3.5 - Cadre biologique
Pour appuyer s'il en était besoin, les
appréhensions des professionnels, un étudiant a
dévoilé une difficulté d'ordre physiologique, identifiant
une corrélation entre la fatigue physique et le déficit
d'attention : « La fatigue accumulée au
départ, (...), joue énormément sur
l'attention. » Arnaud pose alors la question de
l'intérêt de faire suivre le planning des étudiants
à celui des professionnels qui les forment invoquant le statut
particulier des étudiants puisqu'ils sont, effectivement, en situation
d'apprentissage et non en situation de travail.
En évoquant ces propos auprès des
professionnels, les réponses ont été vives et critiques
envers cet étudiant, invoquant des « il n'a pas fini de se
plaindre » ou des « de toute façon
maintenant c'est comme ça, ils ne veulent plus faire de
concession » dans un ensemble unanimement réprobateur.
Cependant, en conversant un peu plus longuement, la difficulté
principale évoquée par les professionnels sur leur exercice est
la fatigue. Cette fatigue est volontiers attachée à une
pénibilité du travail, un grand nombre de responsabilités,
une attention constante demandée, une disponibilité de tous les
instants... mais la difficulté des horaires n'est que rarement
évoquée. Ceci est étonnant au sens de remarquable quand on
sait que le travail sur deux horaires complémentaires entraine
assurément ce que pointe Arnaud quand il nous dit
qu' « il n'est pas normal entre 20 et 25 ans de faire une
sieste l'après midi pour récupérer » car
« nous nous levons (...) à des heures différentes
tout le temps. » Il semble s'exercer ici un déni total de
la fatigue pourtant ressentie par tous et ne pouvant résulter, en terme
biologique, d'aucun autre facteur qu'une dette de sommeil effective.

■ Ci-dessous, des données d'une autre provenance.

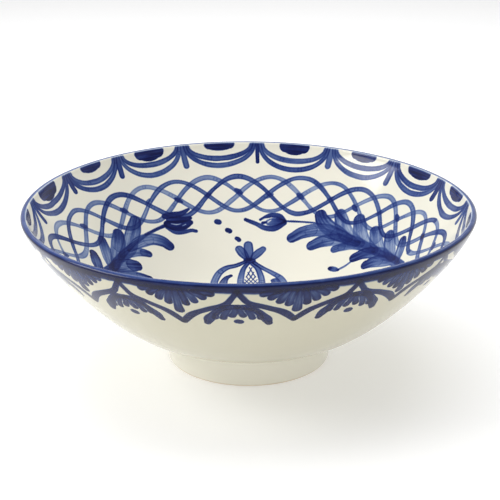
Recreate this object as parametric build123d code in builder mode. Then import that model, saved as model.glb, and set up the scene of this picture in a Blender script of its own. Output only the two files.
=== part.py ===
"""Footed porcelain serving bowl: a thrown clay shell, a foot ring luted under it, and their fired coats.

All lengths are in millimetres. +Z is up, and the origin is the centre of the foot's contact ring.
Every piece is a ring or a disc turned about Z, so each one is drawn as its right-hand half section,
with points given as (radius, height), and revolved.
"""

from build123d import *
import math
import os

# --- Driving dimensions -------------------------------------------------------------------------

glaze = 0.4  # thickness of every fired coat

# Wall: the glazed outside, from the flat underside out and up to the lip
rim_radius = 170.0
lip_height = 123.5
lip_shoulder_drop = 2.5  # from the lip's top down to where its rounding meets the outside
lip_thickness = 4.8
lip_handle = 1.35  # reach of the tangents that round the lip
wall_lean = 71.3  # degrees above level, where both wall faces meet the lip
belly_radius = 71.6  # where the flat underside starts to curve up
belly_height = 26.2
wall_handle = 28.7  # reach of the outer curve's tangents, which sets how full the belly is

# Inside: a flat floor that turns up into the wall
floor_height = 30.6
floor_edge_radius = 76.0
floor_edge_height = 31.8
floor_edge_rise = 12.6  # degrees above level
inner_low_handle = 26.4
inner_high_handle = 24.0
inner_lip_drop = 2.0

# Foot ring and the spigot under the floor that centres it
foot_contact_inner = 57.0
foot_contact_outer = 60.8
foot_inner_radius = 55.4
foot_outer_low_radius = 62.2
foot_outer_high_radius = 64.2
foot_top_height = 25.8
foot_edge_round = 1.6
spigot_radius = 54.6
spigot_height = 24.6  # underside of the floor, inside the foot

# Luting slip that bonds the foot, squeezed out into a fillet on both sides
outer_fillet = 3.0
inner_fillet = 2.8

# Cobalt band over the lip, as shares of the wall curves' parameter
band_outer_start = 0.915
band_inner_start = 0.979

os.makedirs("parts", exist_ok=True)


# --- Section curves -----------------------------------------------------------------------------


def ahead(point, angle, distance):
    """The point moved by a distance in the direction of an angle in degrees."""
    return (
        point[0] + distance * math.cos(math.radians(angle)),
        point[1] + distance * math.sin(math.radians(angle)),
    )


def wall_curve(start, start_angle, start_handle, end, end_angle, end_handle):
    """Control points of a cubic curve from its two ends, their directions and the handles' reach."""
    return [
        start,
        ahead(start, start_angle, start_handle),
        ahead(end, end_angle, -end_handle),
        end,
    ]


def sub_curve(points, start, end):
    """Control points of the stretch of a Bezier curve between two parameters."""

    def blend(values, shares):
        """De Casteljau's step with one share for each level, down to a single point."""
        for share in shares:
            values = [
                tuple((1 - share) * a + share * b for a, b in zip(p, q))
                for p, q in zip(values, values[1:])
            ]
        return values[0]

    degree = len(points) - 1
    return [blend(points, [end] * k + [start] * (degree - k)) for k in range(degree + 1)]


def outer_wall(depth):
    """The outside of the wall, depth mm below the glaze."""
    start = (belly_radius, belly_height + depth)
    end = ahead((rim_radius, lip_height - lip_shoulder_drop), wall_lean + 90, depth)
    return wall_curve(start, 0, wall_handle, end, wall_lean, wall_handle)


def inner_wall(depth):
    """The inside of the wall, from the floor's edge to the lip, depth mm below the glaze."""
    start = ahead((floor_edge_radius, floor_edge_height), floor_edge_rise - 90, depth)
    end = ahead((rim_radius - lip_thickness, lip_height - inner_lip_drop), wall_lean - 90, depth)
    return wall_curve(start, floor_edge_rise, inner_low_handle, end, wall_lean, inner_high_handle)


def floor_top(depth):
    """The floor's upper face, from the axis to the wall, depth mm below the glaze."""
    start = (0, floor_height - depth)
    end = inner_wall(depth)[0]
    return wall_curve(start, 0, floor_edge_radius / 2, end, floor_edge_rise, floor_edge_radius / 12)


def lip_rounding(depth):
    """The lip's two quarter rounds, from the outside over the top to the inside, depth mm below the glaze."""
    top = (rim_radius - lip_thickness / 2, lip_height - depth)
    outer_end = outer_wall(depth)[-1]
    inner_end = inner_wall(depth)[-1]
    return [
        wall_curve(outer_end, wall_lean, lip_handle, top, 180, lip_handle),
        wall_curve(top, 180, lip_handle, inner_end, wall_lean + 180, lip_handle),
    ]


def foot_wall(height, depth):
    """A point of the foot's flared outside at a height, depth mm below the glaze."""
    share = (height - foot_edge_round) / (foot_top_height - foot_edge_round)
    flare = foot_outer_high_radius - foot_outer_low_radius
    return (foot_outer_low_radius + share * flare + glaze - depth, height)


def outer_crease(depth):
    """The fillet between foot and belly, from the foot up to the underside, depth mm below the glaze."""
    underside = belly_height + depth
    corner = foot_wall(underside, depth)
    reach = outer_fillet + depth - glaze
    return [foot_wall(underside - reach, depth), corner, (corner[0] + reach, underside)]


def inner_crease(depth):
    """The fillet between foot and floor in the recess, from the foot up, depth mm below the glaze."""
    underside = spigot_height - glaze + depth
    corner = (foot_inner_radius - glaze + depth, underside)
    reach = inner_fillet + depth - glaze
    return [(corner[0], underside - reach), corner, (corner[0] - reach, underside)]


def straight(*points):
    """The straight runs through the points, each one as a curve of two points."""
    return [[a, b] for a, b in zip(points, points[1:])]


def back(curves):
    """The same curves, drawn the other way round."""
    return [list(reversed(points)) for points in reversed(curves)]


def turn(curves):
    """Draws a closed outline, curve by curve, and revolves it about Z.

    The face is made from the drawn edges themselves, so that tangent curves stay separate faces.
    """
    with BuildLine(Plane.XZ):
        edges = [Line(*points) if len(points) == 2 else Bezier(*points) for points in curves]
    revolve(Face(Wire([line.edge() for line in edges])), axis=Axis.Z, clean=False)


def turn_coat(faces, clay_faces):
    """Turns a coat from the curves of its glazed face and the matching curves of the clay."""
    start = straight(clay_faces[0][0], faces[0][0])
    end = straight(faces[-1][-1], clay_faces[-1][-1])
    turn(start + faces + end + back(clay_faces))


def finish(piece, name):
    """Names a finished piece and writes its file."""
    piece.part.label = name
    export_step(piece.part, f"parts/{name}.step")


# --- Fired clay ---------------------------------------------------------------------------------

clay = glaze  # the clay's own faces lie one coat below the glazed ones
underside = belly_height + clay
crease = outer_crease(clay)
recess_crease = inner_crease(clay)

with BuildPart() as bowl_body:
    turn(
        straight(
            (0, spigot_height),
            (spigot_radius, spigot_height),
            (spigot_radius, underside),
            (belly_radius, underside),
        )
        + [outer_wall(clay)]
        + lip_rounding(clay)
        + back([floor_top(clay), inner_wall(clay)])
        + straight(floor_top(clay)[0], (0, spigot_height))
    )
finish(bowl_body, "bowl_body")

with BuildPart() as foot_ring:
    outer_edge = (foot_outer_low_radius, foot_edge_round)
    inner_edge = (foot_inner_radius, foot_edge_round)
    turn(
        straight((foot_contact_inner, 0), (foot_contact_outer, 0))
        + [[(foot_contact_outer, 0), (foot_outer_low_radius, 0), outer_edge]]
        + straight(
            outer_edge,
            (foot_outer_high_radius, foot_top_height),
            (foot_inner_radius, foot_top_height),
            inner_edge,
        )
        + [[inner_edge, (foot_inner_radius, 0), (foot_contact_inner, 0)]]
    )
finish(foot_ring, "foot_ring")

with BuildPart() as luting_seam:
    turn(
        [crease]
        + straight(
            crease[-1],
            (spigot_radius, underside),
            (spigot_radius, spigot_height),
            recess_crease[-1],
        )
        + back([recess_crease])
        + straight(
            recess_crease[0],
            (foot_inner_radius, foot_top_height),
            (foot_outer_high_radius, foot_top_height),
            crease[0],
        )
    )
finish(luting_seam, "luting_seam")


# --- Fired coats --------------------------------------------------------------------------------


def inner_faces(depth):
    """The inside from the axis up to the cobalt band."""
    return [floor_top(depth), sub_curve(inner_wall(depth), 0, band_inner_start)]


def outer_faces(depth):
    """The outside from the crease above the foot up to the cobalt band."""
    wall = sub_curve(outer_wall(depth), 0, band_outer_start)
    return straight(outer_crease(depth)[-1], wall[0]) + [wall]


def band_faces(depth):
    """The lip from the cobalt band's lower edge outside, over the top, to its lower edge inside."""
    outside = sub_curve(outer_wall(depth), band_outer_start, 1)
    inside = sub_curve(inner_wall(depth), band_inner_start, 1)
    return [outside] + lip_rounding(depth) + back([inside])


def foot_faces(depth):
    """The foot's outside from above its bare edge up through the crease."""
    fillet = outer_crease(depth)
    return straight(foot_wall(foot_edge_round, depth), fillet[0]) + [fillet]


def recess_faces(depth):
    """The recess inside the foot, from above its bare edge to the axis."""
    fillet = inner_crease(depth)
    wall = straight((fillet[0][0], foot_edge_round), fillet[0])
    return wall + [fillet] + straight(fillet[-1], (0, fillet[-1][1]))


with BuildPart() as inner_glaze:
    turn_coat(inner_faces(0), inner_faces(clay))
finish(inner_glaze, "inner_glaze")

with BuildPart() as outer_glaze:
    turn_coat(outer_faces(0), outer_faces(clay))
finish(outer_glaze, "outer_glaze")

with BuildPart() as rim_band:
    turn_coat(band_faces(0), band_faces(clay))
finish(rim_band, "rim_band")

with BuildPart() as foot_glaze:
    turn_coat(foot_faces(0), foot_faces(clay))
finish(foot_glaze, "foot_glaze")

with BuildPart() as recess_glaze:
    turn_coat(recess_faces(0), recess_faces(clay))
finish(recess_glaze, "recess_glaze")
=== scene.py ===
"""Looks of a hand-painted, footed porcelain serving bowl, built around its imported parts.

Lengths inside the classes are in millimetres, unless a class says otherwise, and become metres when a
mesh is made. The painting is laid down stroke by stroke: each stroke is a line on the glazed face with
its own width and pigment, and each painted motif becomes one thin closed film that rises out of the
glaze where it holds pigment.
"""

import logging
import math
from dataclasses import dataclass, field
from enum import Enum

import bpy
import numpy as np
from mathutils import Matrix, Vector


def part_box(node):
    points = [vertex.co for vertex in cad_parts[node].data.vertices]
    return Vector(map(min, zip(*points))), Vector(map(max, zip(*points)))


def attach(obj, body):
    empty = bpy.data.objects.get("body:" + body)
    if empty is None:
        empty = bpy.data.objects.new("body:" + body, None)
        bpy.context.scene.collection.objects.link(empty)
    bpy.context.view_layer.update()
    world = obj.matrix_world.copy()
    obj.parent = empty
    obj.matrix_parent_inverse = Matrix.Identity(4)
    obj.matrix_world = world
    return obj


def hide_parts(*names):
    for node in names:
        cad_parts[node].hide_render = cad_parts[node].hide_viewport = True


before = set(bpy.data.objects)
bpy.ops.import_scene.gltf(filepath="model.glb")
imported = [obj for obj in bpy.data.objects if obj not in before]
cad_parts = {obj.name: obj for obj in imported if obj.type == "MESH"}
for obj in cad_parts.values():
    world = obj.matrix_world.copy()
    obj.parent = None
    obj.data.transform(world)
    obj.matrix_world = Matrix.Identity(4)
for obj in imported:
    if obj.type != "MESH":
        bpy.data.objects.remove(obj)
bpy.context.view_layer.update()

MM = 0.001
BODY = "root"

WIPED = (-1.0,)  # the tone of a stroke that lifts pigment
SPAN_INPUTS = ("From Min", "From Max", "To Min", "To Max")

Point = tuple[float, float]
Colour = tuple[float, float, float]
Place = tuple[float, float, float]
Values = tuple[float, ...]
Socket = bpy.types.NodeSocket
Feed = bpy.types.NodeSocket | float | Colour
log = logging.getLogger("bowl")


class BowlFace(Enum):
    """The two glazed faces that carry paint."""

    INSIDE = "inside"
    OUTSIDE = "outside"


class Slot(Enum):
    """The record's material slots."""

    CLAY = "fired_clay"
    SLIP = "fired_slip"
    CREAM = "cream_glaze"
    COBALT = "cobalt_glaze"


# --- Curves and hand variation -------------------------------------------------------------------


def bezier(points: list[Point], count: int) -> np.ndarray:
    """Samples a cubic Bezier curve.

    Args:
        points: the four control points.
        count: how many samples, ends included.

    Returns:
        The samples, one row each.
    """
    a, b, c, d = np.asarray(points, float)
    t = np.linspace(0, 1, count)[:, None]
    return (1 - t) ** 3 * a + 3 * (1 - t) ** 2 * t * b + 3 * (1 - t) * t**2 * c + t**3 * d


def ahead(point: Point, angle: float, distance: float) -> Point:
    """The point moved by a distance in the direction of an angle in degrees."""
    turn = math.radians(angle)
    return (point[0] + distance * math.cos(turn), point[1] + distance * math.sin(turn))


def wall_curve(start: Point, start_angle: float, reach: float, end: Point, end_angle: float,
               end_reach: float) -> list[Point]:
    """Control points of a cubic from its two ends, their directions and the reach of its handles."""
    return [start, ahead(start, start_angle, reach), ahead(end, end_angle, -end_reach), end]


def smooth_step(value: np.ndarray, low: float, high: float) -> np.ndarray:
    """Rises smoothly from 0 at low to 1 at high."""
    t = np.clip((value - low) / (high - low), 0, 1)
    return t * t * (3 - 2 * t)


def arc_length(points: np.ndarray) -> np.ndarray:
    """Distance along a polyline to each of its points."""
    return np.concatenate([[0], np.cumsum(np.linalg.norm(np.diff(points, axis=0), axis=1))])


def smooth_line(points: list, step: float) -> np.ndarray:
    """Draws a smooth line through given points.

    Args:
        points: the control points, in any number of dimensions.
        step: the spacing of the result along the line.

    Returns:
        Evenly spaced points, ends included.
    """
    p = np.asarray(points, float)
    p = np.vstack([2 * p[0] - p[1], p, 2 * p[-1] - p[-2]])
    t = np.linspace(0, 1, 12, endpoint=False)[:, None]
    spans = []
    for a, b, c, d in zip(p, p[1:], p[2:], p[3:]):
        spans.append(0.5 * (2 * b + (c - a) * t + (2 * a - 5 * b + 4 * c - d) * t**2
                            + (3 * b - a - 3 * c + d) * t**3))
    dense = np.vstack(spans + [p[-2:-1]])
    along = arc_length(dense)
    even = np.linspace(0, along[-1], max(3, int(along[-1] / step) + 1))
    return np.stack([np.interp(even, along, column) for column in dense.T], axis=1)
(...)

Pour tenter de comprendre ce déni il faut
peut-être analyser le cadre requis pour effectuer ce travail, saisir
pourquoi cette fatigue physique se doit de ne pas être placée au
centre des problèmes, laissant penser qu'il n'est pas convenable d'en
parler. En abordant le sujet avec les professionnels, ils ont d'ailleurs
été, pour la plupart, étonnés d'apprendre qu'ils
n'étaient pas seuls à pratiquer la sieste et que cette pratique
se retrouvait couramment dans leur communauté, comme si ce sujet
était presque tabou en-dehors de la fatigue autorisée suite
à des sorties entre amis ou en famille.
Le fait même qu'un seul des étudiants
interrogé nous ait parlé de cette fatigue physique semble abonder
dans le sens de ce tabou que chaque futur infirmier doit intégrer dans
son habitus professionnel alors même que, justement, la jeunesse de ces
étudiants devrait faciliter la récupération de ces
horaires à contre-sens de l'enseignement du respect des rythmes
biologiques effectués par les infirmiers auprès des patients.